Source data |

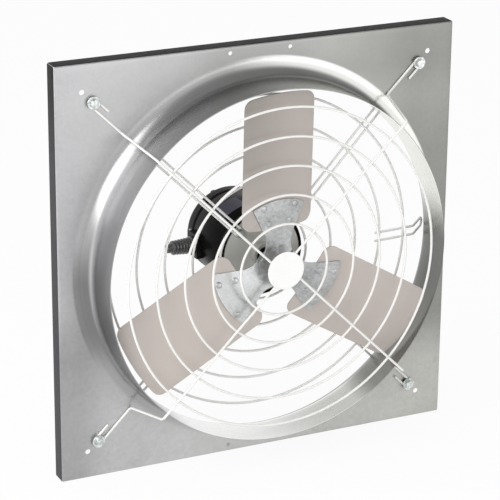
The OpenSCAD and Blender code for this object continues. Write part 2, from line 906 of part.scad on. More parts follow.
...
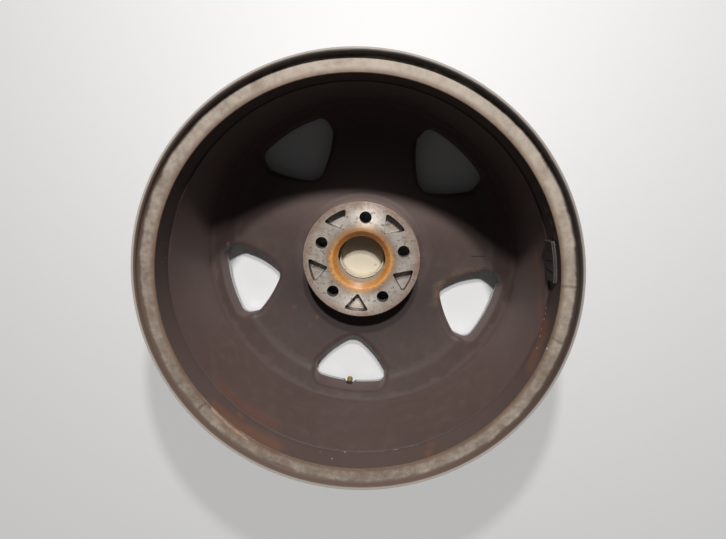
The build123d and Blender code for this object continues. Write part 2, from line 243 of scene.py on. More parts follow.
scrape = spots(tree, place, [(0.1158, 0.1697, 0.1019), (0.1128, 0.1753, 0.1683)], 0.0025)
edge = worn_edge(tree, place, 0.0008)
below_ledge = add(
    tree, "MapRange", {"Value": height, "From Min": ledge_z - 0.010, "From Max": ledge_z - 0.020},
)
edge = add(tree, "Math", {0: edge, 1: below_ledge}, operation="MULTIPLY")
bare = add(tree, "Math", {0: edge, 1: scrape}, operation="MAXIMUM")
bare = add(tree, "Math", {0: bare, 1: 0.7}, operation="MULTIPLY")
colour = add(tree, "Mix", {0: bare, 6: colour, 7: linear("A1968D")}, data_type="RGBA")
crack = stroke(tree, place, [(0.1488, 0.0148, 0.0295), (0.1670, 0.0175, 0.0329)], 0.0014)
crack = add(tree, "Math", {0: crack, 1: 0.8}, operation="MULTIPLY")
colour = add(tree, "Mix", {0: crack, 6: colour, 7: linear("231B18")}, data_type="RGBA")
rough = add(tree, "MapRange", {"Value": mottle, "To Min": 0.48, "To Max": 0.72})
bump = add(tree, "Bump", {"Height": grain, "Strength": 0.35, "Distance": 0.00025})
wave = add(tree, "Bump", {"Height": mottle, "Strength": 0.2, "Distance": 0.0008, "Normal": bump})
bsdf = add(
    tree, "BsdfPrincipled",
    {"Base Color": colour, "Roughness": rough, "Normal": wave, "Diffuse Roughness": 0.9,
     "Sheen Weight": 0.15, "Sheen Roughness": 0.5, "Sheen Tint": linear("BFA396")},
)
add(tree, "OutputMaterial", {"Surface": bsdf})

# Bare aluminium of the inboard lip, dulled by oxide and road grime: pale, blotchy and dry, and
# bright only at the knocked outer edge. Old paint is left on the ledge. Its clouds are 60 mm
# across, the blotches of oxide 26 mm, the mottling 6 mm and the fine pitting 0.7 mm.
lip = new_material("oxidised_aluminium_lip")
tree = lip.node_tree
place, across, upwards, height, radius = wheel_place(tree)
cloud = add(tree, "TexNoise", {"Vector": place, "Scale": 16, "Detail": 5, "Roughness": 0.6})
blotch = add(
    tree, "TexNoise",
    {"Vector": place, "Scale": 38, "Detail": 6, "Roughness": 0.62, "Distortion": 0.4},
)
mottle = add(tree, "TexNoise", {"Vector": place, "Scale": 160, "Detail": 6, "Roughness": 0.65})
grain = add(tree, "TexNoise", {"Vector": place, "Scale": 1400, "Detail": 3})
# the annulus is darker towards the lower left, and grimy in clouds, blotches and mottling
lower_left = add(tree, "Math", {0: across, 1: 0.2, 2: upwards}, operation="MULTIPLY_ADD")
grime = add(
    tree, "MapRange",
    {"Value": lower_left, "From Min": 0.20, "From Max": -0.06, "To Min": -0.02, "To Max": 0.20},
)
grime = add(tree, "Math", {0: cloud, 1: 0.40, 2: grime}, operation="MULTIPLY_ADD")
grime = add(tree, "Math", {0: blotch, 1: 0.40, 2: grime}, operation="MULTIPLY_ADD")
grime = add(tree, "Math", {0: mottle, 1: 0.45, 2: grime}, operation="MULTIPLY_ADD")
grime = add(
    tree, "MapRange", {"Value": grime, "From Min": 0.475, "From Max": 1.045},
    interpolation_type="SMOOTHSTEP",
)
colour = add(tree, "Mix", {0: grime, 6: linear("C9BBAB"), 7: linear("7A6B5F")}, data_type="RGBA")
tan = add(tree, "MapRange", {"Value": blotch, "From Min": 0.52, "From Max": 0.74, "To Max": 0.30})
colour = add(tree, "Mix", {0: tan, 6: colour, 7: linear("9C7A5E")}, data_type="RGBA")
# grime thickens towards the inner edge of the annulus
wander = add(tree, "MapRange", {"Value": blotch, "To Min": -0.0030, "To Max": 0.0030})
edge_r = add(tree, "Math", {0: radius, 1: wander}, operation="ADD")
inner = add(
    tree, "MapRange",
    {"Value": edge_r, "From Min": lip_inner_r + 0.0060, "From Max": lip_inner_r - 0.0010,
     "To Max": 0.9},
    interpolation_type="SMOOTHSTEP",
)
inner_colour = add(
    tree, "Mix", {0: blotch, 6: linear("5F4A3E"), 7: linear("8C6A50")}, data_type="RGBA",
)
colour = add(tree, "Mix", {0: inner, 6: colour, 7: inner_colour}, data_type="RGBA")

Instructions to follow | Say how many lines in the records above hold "Write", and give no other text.

Worked answer | 2